OpenAI Client initialisieren
client = OpenAI(api_key=os.environ[“OPENAI_API_KEY”])
Pinecone Index initialisieren
index = Index(
index_name=“secret”,
host=“secret”,
api_key=os.getenv(“PINECONE_API_KEY”),
environment=os.getenv(“PINECONE_ENVIRONMENT”)
)
Dokumente laden und aufteilen
loader = TextLoader(“C:/Users/secret/OneDrive/secret.txt”)
documents = loader.load()
text_splitter = CharacterTextSplitter(chunk_size=1000, chunk_overlap=0)
docs = text_splitter.split_documents(documents)
Funktionen definieren
def embed_and_index_documents():
“”“Dokumente in Embeddings umwandeln und in Pinecone indexieren.”“”
doc_id = 1 # Starten mit einer ID von 1
for doc in docs:
# Text aus dem Attribut page_content
verwenden
response = client.embeddings.create(
model=“text-embedding-ada-002”,
input=[doc.page_content] # Liste von Strings für die Batch-Verarbeitung
)
embedding = response.data[0].embedding
# Vektoren und Metadaten korrekt an Pinecone senden
index.upsert(vectors=[(str(doc_id), embedding, {“text”: doc.page_content})])
doc_id += 1 # Erhöhen der doc_id für das nächste Dokument
def ask_question(question):
“”“Eine Frage beantworten, indem zuerst der Pinecone-Index abgefragt wird und dann eine Antwort generiert wird.”“”
response = client.embeddings.create(
model=“text-embedding-ada-002”,
input=[question]
)
question_embedding = response.data[0].embedding
results = index.query(positive_vectors=[question_embedding], top_k=3)
document_ids = [result.id for result in results[“matches”]]
documents = [index.fetch(ids=[doc_id]).get(doc_id).metadata[“text”] for doc_id in document_ids]
# Das Foundation Model nutzen, um eine Antwort zu generieren
context = " ".join(documents)
response = openai.Completion.create(
model="text-davinci-002",
prompt=f"Answer the question based on the text: {context}\n\nQuestion: {question}",
max_tokens=150
)
return response.choices[0].text
Dokumente indexieren
embed_and_index_documents()
Frage stellen und Antwort erhalten
response = ask_question(“Why are dolphins so funny?”)

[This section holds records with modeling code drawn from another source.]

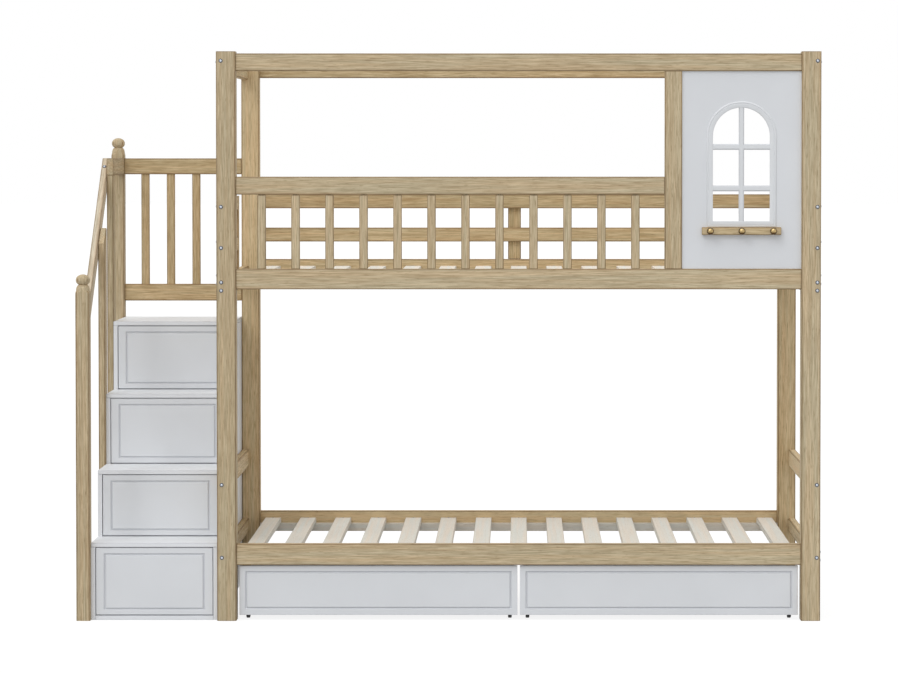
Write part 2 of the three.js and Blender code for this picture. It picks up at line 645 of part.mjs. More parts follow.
function stairRail() {
  const group = new THREE.Group();
  const innerX = span(newelRight - SIDE_RAIL_THICKNESS, newelRight);
  const outerX = span(newelLeft, innerX.low - JOINT_GAP);
  const [, secondStep, thirdStep, fourthStep] = steps;
  const lowerStart = thirdStep.front - LOWER_BALUSTER_LEAD;
  const lowerY = span(lowerStart, lowerStart + SIDE_BALUSTER_WIDTH);
  const upperStart = fourthStep.front + UPPER_BALUSTER_SETBACK;
  const upperY = span(upperStart, upperStart + SIDE_BALUSTER_WIDTH);

  // The handrail rises from the front newel's back face and is cut level with the level rail.
  const rise = Math.tan(HANDRAIL_SLOPE);
  const drop = HANDRAIL_DEPTH / Math.cos(HANDRAIL_SLOPE);
  const topCorner = upperY.high + HANDRAIL_CORNER;
  const topLine = (y) => levelRailTop - (topCorner - y) * rise;
  const foot = NEWEL_WIDTH + JOINT_GAP;
  const head = upperY.high + HANDRAIL_LAP;
  group.add(piece('handrail', sideProfile([
    [foot, topLine(foot) - drop], [head, topLine(head) - drop], [head, levelRailTop],
    [topCorner, levelRailTop], [foot, topLine(foot)],
  ], outerX), OAK));
  group.add(newel('newel_front', 0, topLine(foot) + FRONT_NEWEL_RISE));
  group.add(newel('newel_back', backNewelFront, levelRailTop + BACK_NEWEL_RISE));

  const lowerFoot = secondStep.top - LOWER_BALUSTER_DROP;
  group.add(piece('side_baluster_lower', sideProfile([
    [lowerY.low, lowerFoot], [lowerY.high, lowerFoot],
    [lowerY.high, topLine(lowerY.high) - BALUSTER_TOP_DROP],
    [lowerY.low, topLine(lowerY.low) - BALUSTER_TOP_DROP],
  ], innerX), OAK));

  const levelZ = span(levelRailTop - LEVEL_RAIL_HEIGHT, levelRailTop);
  const upperZ = span(fourthStep.top - UPPER_BALUSTER_DROP, levelZ.low - JOINT_GAP);
  group.add(piece('side_baluster_upper', board(innerX, upperY, upperZ, 'z'), OAK));
  const levelY = span(upperY.low, backNewelFront - JOINT_GAP);
  group.add(piece('platform_rail', board(innerX, levelY, levelZ, 'y'), OAK));
  return group;
}

function stairGuard() {
  const x = span(newelRight + JOINT_GAP, -postOuter - JOINT_GAP);
  const middle = backNewelFront + NEWEL_WIDTH / 2;
  const y = span(middle - STAIR_GUARD_THICKNESS / 2, middle + STAIR_GUARD_THICKNESS / 2);
  const top = levelRailTop - STAIR_GUARD_DROP;
  const topZ = span(top - STAIR_GUARD_TOP_RAIL_HEIGHT, top);
  const lowTop = steps.at(-1).top + STAIR_GUARD_LOW_RAIL_RISE;
  const lowZ = span(lowTop - STAIR_GUARD_LOW_RAIL_HEIGHT, lowTop);
  const rails = [topZ, lowZ].map((z) => board(x, y, z, 'x'));
  const balusterY = span(middle - STAIR_BALUSTER_DEPTH / 2, middle + STAIR_BALUSTER_DEPTH / 2);
  const balusterZ = span(lowZ.high - TENON, topZ.low + TENON);
  const [start, end] = [newelRight + FIRST_STAIR_BALUSTER_GAP, -postOuter - LAST_STAIR_BALUSTER_GAP];
  const balusters = evenSpans(start, end, STAIR_BALUSTER_COUNT, STAIR_BALUSTER_WIDTH)
    .map((balusterX) => board(balusterX, balusterY, balusterZ, 'z'));
  return piece('stair_guard', joined([...rails, ...balusters]), OAK);
}

// Drawers

/** A flat front with a rectangular groove routed round its face. */
function groovedFront(x, y, z, inset) {
  const ring = (margin) => {
    const hole = block(
      span(x.low + inset.side - margin, x.high - inset.side + margin),
      span(y.low - CUT_OVERSHOOT, y.low + GROOVE_DEPTH),
      span(z.low + inset.bottom - margin, z.high - inset.top + margin));
    return solidOf(hole);
  };
  const groove = ring(GROOVE_WIDTH / 2).subtract(ring(-GROOVE_WIDTH / 2));
  return solidOf(block(x, y, z)).subtract(groove);
}

/** An open-topped box whose floor is lifted from its bottom edges. */
function drawerBox(x, y, z, floorLift) {
  const inside = (low, high) => solidOf(block(
    span(x.low + DRAWER_WALL, x.high - DRAWER_WALL),
    span(y.low + DRAWER_WALL, y.high - DRAWER_WALL),
    span(low, high)));
  const floorTop = z.low + floorLift + DRAWER_FLOOR;
  let box = solidOf(block(x, y, z)).subtract(inside(floorTop, z.high + CUT_OVERSHOOT));
  if (floorLift > 0) box = box.subtract(inside(z.low - CUT_OVERSHOOT, z.low + floorLift));
  return box;
}

function stepDrawer({ front, top, shelf }, index) {
  const ceiling = top - PANEL_BOARD;
  const x = span(
    stairLeft + PANEL_BOARD + STEP_FRONT_GAP, stairRight - PANEL_BOARD - STEP_FRONT_GAP);
  const y = span(front + STEP_FRONT_RECESS, front + STEP_FRONT_RECESS + STEP_FRONT_THICKNESS);
  const z = span(shelf + STEP_FRONT_GAP, ceiling - STEP_FRONT_GAP);
  const boxBack = Math.min(y.high + STEP_BOX_DEPTH, stairBack - STEP_BOX_BACK_GAP);
  const box = drawerBox(
    x, span(y.high - HOUSING, boxBack),
    span(shelf + GLIDE_GAP, z.high - STEP_BOX_HEADROOM), STEP_FLOOR_LIFT);
  const whole = groovedFront(x, y, z, STEP_GROOVE_INSET).add(box);
  return piece(`step_drawer_${index + 1}`, geometryOf(whole), WHITE);
}

/** Two cheeks under the box with the axle pin between them. */
function casterFork(x, y) {
  const half = WHEEL_WIDTH / 2 + FORK_CLEARANCE;
  const axleZ = WHEEL_DIAMETER / 2;
  const z = span(axleZ - FORK_BELOW_AXLE, BED_BOX_BOTTOM + HOUSING);
  const cheekY = span(y - FORK_WIDTH / 2, y + FORK_WIDTH / 2);
  const cheeks = [span(x - half - FORK_WALL, x - half), span(x + half, x + half + FORK_WALL)]
    .map((cheekX) => solidOf(block(cheekX, cheekY, z)));
  const pin = new THREE.CylinderGeometry(
    AXLE_DIAMETER / 2, AXLE_DIAMETER / 2, 2 * half + FORK_WALL, WHEEL_FACETS)
    .rotateZ(Math.PI / 2)
    .translate(x, y, axleZ);
  return cheeks[0].add(cheeks[1]).add(solidOf(pin));
}

function casterWheel() {
  const [rim, bore, half] = [WHEEL_DIAMETER / 2, AXLE_DIAMETER / 2 + AXLE_CLEARANCE, WHEEL_WIDTH / 2];
  return turned([
    [bore, -half], [rim - WHEEL_CROWN, -half], [rim, -half + WHEEL_CROWN],
    [rim, half - WHEEL_CROWN], [rim - WHEEL_CROWN, half], [bore, half], [bore, -half],
  ], WHEEL_FACETS).rotateY(Math.PI / 2);
}

function bedDrawer(side) {
  const group = new THREE.Group();
  const sign = side === 'left' ? -1 : 1;
  const ends = [sign * (BED_FRONT_CENTRE_GAP / 2), sign * (postInner - BED_FRONT_SIDE_GAP)];
  const x = span(Math.min(...ends), Math.max(...ends));
  const y = span(BED_FRONT_RECESS, BED_FRONT_RECESS + BED_FRONT_THICKNESS);
  const z = span(BED_FRONT_BOTTOM, LOWER_DECK_TOP - LOWER_DECK_RAIL_HEIGHT - BED_FRONT_TOP_GAP);
  const boxX = span(x.low + BED_BOX_INSET, x.high - BED_BOX_INSET);
  const boxY = span(y.high - HOUSING, y.high + BED_BOX_DEPTH);
  const boxZ = span(BED_BOX_BOTTOM, z.high - BED_BOX_HEADROOM);
  let whole = groovedFront(x, y, z, BED_GROOVE_INSET).add(drawerBox(boxX, boxY, boxZ, 0));

  const [frontAxle, backAxle] = [y.low + FRONT_CASTER_SETBACK, boxY.high - BACK_CASTER_INSET];
  const axles = {
    front_left: [x.low + CASTER_INSET, frontAxle],
    front_right: [x.high - CASTER_INSET, frontAxle],
    back_left: [x.low + CASTER_INSET, backAxle],
    back_right: [x.high - CASTER_INSET, backAxle],
  };
  for (const [corner, [axleX, axleY]] of Object.entries(axles)) {
    whole = whole.add(casterFork(axleX, axleY));
    const wheel = casterWheel().translate(axleX, axleY, WHEEL_DIAMETER / 2);
    group.add(piece(`${side}_wheel_${corner}`, wheel, BLACK));
  }
  group.add(piece(`bed_drawer_${side}`, geometryOf(whole), WHITE));
  return group;
}

// The whole object

const bed = new THREE.Group();
bed.add(bunkFrame());
bed.add(slatBase('upper_slat_base', UPPER_DECK_TOP, UPPER_DECK_RAIL_HEIGHT));
bed.add(slatBase('lower_slat_base', LOWER_DECK_TOP, LOWER_DECK_RAIL_HEIGHT));
bed.add(frontGuard(), backGuard(), endGuards());
bed.add(windowStile(), windowPanel(), pegRail());
bed.add(stairCarcass(), stairRail(), stairGuard());
steps.forEach((step, index) => bed.add(stepDrawer(step, index)));
bed.add(bedDrawer('left'), bedDrawer('right'));
bed.position.set(-(newelLeft + postOuter) / 2, -(knobFront + BED_DEPTH) / 2, 0);

const root = new THREE.Group();
root.add(bed);
root.updateMatrixWorld(true);

export default root;
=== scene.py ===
"""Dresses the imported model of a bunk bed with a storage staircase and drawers.

Metres, +Z up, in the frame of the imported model. Left and right are the viewer's. Every node of the
model is replaced by a finer piece in its own room: boards with rounded edges, a moulded window, turned
finials, grooved drawer fronts, casters and bolt heads.
"""

import logging
import math
import random
from abc import ABC, abstractmethod
from collections.abc import Callable, Iterable, Sequence
from dataclasses import dataclass, field
from enum import Enum
from typing import ClassVar

import bmesh
import bpy
from bmesh.types import BMEdge, BMFace, BMVert
from mathutils import Euler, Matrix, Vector

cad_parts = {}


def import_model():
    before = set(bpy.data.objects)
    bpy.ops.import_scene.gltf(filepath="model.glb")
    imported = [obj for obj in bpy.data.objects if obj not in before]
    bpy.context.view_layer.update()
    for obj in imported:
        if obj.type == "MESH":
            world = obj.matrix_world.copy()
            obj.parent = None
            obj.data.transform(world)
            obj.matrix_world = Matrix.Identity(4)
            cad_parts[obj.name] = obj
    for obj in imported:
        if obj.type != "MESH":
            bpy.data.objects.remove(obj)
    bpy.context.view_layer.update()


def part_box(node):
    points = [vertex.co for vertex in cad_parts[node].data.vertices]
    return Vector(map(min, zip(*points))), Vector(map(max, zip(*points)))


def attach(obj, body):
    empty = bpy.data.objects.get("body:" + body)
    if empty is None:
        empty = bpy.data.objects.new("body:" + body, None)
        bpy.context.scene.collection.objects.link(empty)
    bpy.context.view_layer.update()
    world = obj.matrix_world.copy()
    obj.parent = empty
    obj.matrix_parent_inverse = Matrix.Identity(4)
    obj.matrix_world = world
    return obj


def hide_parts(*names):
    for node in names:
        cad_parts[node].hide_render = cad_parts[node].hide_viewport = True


LOG = logging.getLogger("bunk_bed")

TIMBER = "timber"  # attribute: a board's own point, along its grain, across it and through the board
# The tone also carries painted light and shade on some boards.
TONE = "tone"  # attribute: how much lighter or darker than its wood a board is
EDGE = "edge"  # attribute: how strongly a face is shaded as an edge, from 0 to 1
LAID = "laid"  # working layer: 1 on a face that has its finish
FRAME = "frame"  # the body that stands still
JOINT_GAP = 0.0003  # between boards that touch
LET_IN = 0.001  # how far a small part goes into the part that carries it
NEARLY = 1e-6  # places nearer than this are the same
MERGED = 1e-5  # vertices of a turned shape nearer than this become one
FACING = 0.99  # a face looks in a direction from this cosine on
LOG_PLACES = ((0, 50), (-0.12, 0.12), (0.04, 0.2))  # where in its log a board starts, on each of its axes
TONE_SPREAD = 0.07  # how far a board's tone strays from its piece's
STRIP_SHADE = 0.8  # of the strip beside a rounding
X, Y, Z = AXES = Vector((1, 0, 0)), Vector((0, 1, 0)), Vector((0, 0, 1))

Pair = tuple[float, float]
Span = Pair  # the lowest and the highest place on an axis, or the lowest and the highest value
Triple = tuple[float, float, float]
Colour = Triple
Socket = bpy.types.NodeSocket
Sockets = bpy.types.bpy_prop_collection
Inputs = dict[str | int, object]


class Grain(Enum):
    """The axis that a board's grain runs along."""

    X = 0
    Y = 1
    Z = 2


@dataclass(frozen=True)
class Edging:
    """How a board's edges are worked.

    Args:
        long: rounding of the edges along the grain.
        ends: arris of the edges round the ends.
        segments: facets of the long rounding.
        shaded_strip: width of the strip beside the rounding that is darkened with it as painted edge shade.
    """

    long: float
    ends: float
    segments: int
    shaded_strip: float = 0.0


EASED = Edging(0.003, 0.0008, 3, 0.0015)
CRISP = Edging(0.0008, 0.0008, 1)
SLIM = Edging(0.002, 0.0008, 3, 0.0008)
PLAIN = Edging(0.002, 0.0008, 3)
NOSING = Edging(0.0015, 0.0015, 2, 0.0012)


def inset(span: Span, margin: float) -> Span:
    """Gives what is left of a span inside a margin at both ends."""
    return span[0] + margin, span[1] - margin


def about(middle: float, width: float) -> Span:
    """Gives the span of one width round a middle."""
    return middle - width / 2, middle + width / 2


def ends(span: Span, width: float) -> tuple[Span, Span]:
    """Gives the first and the last stretch of a span."""
    return (span[0], span[0] + width), (span[1] - width, span[1])


def even_spans(start: float, end: float, count: int, width: float) -> list[Span]:
    """Gives the spans of bars of one width that stand at equal pitch from a start to an end."""
    pitch = (end - start - width) / (count - 1)
    return [(start + i * pitch, start + i * pitch + width) for i in range(count)]


def polygon_radius(angle: float, sides: int, flat: float) -> float:
    """Gives a regular polygon's radius at an angle from a side's middle, where its radius is flat."""
    half = math.pi / sides
    return flat / math.cos((angle + half) % (2 * half) - half)


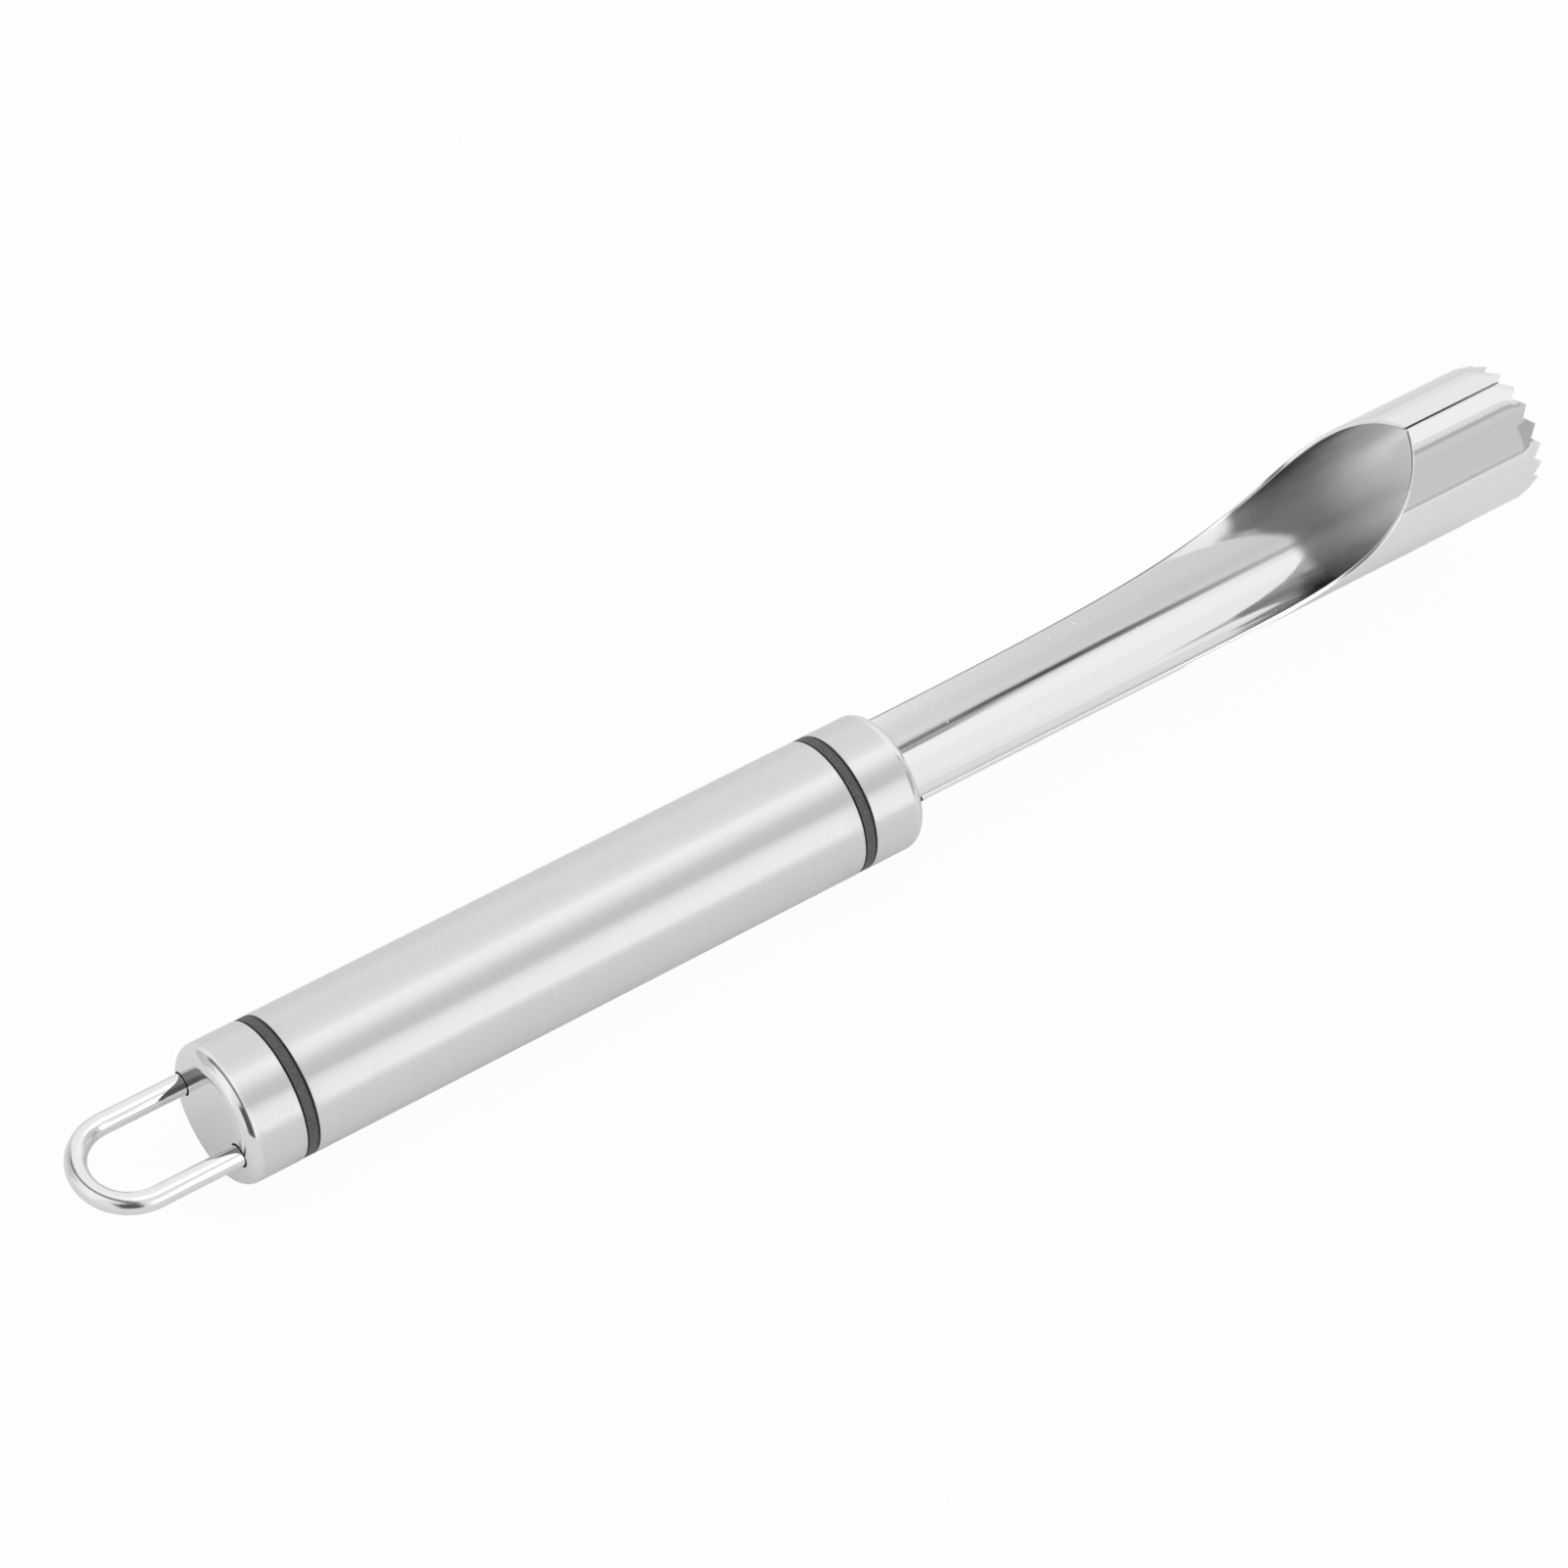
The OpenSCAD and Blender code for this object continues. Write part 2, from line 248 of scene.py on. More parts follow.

print(“Antwort:”, response)
So, whenever I try to execute the code, the following error message appears:
“C:\Users\secret\AppData\Local\Packages\PythonSoftwareFoundation.Python.3.11_qbz5n2kfra8p0\LocalCache\local-packages\Python311\site-packages\pinecone\core\client\rest.py”, line 261, in request raise PineconeApiException(http_resp=r) pinecone.core.client.exceptions.PineconeApiException: (400) Reason: Bad Request HTTP response headers: HTTPHeaderDict({‘Date’: ‘Tue, 07 May 2024 21:14:31 GMT’, ‘Content-Type’: ‘application/json’, ‘Content-Length’: ‘90’, ‘Connection’: ‘keep-alive’, ‘x-pinecone-request-latency-ms’: ‘44’, ‘x-pinecone-request-id’: ‘7683065097316603496’, ‘x-envoy-upstream-service-time’: ‘32’, ‘server’: ‘envoy’}) HTTP response body: {“code”:3,“message”:“Cannot provide both ‘ID’ and ‘vector’ at the same time”,“details”:}
As I already mentioned, I am quite new to coding, so your help would be very much appreciated. If you recognize any other weakpoints in my code that could cause any issues, please let me know. I am also looking for people who are familiar with creating chatbots, so if you would like to connect and maybe work on the project together, don’t hesitate to reach out to me.
Thank you very much in advance for your help! I wish y’all a nice day!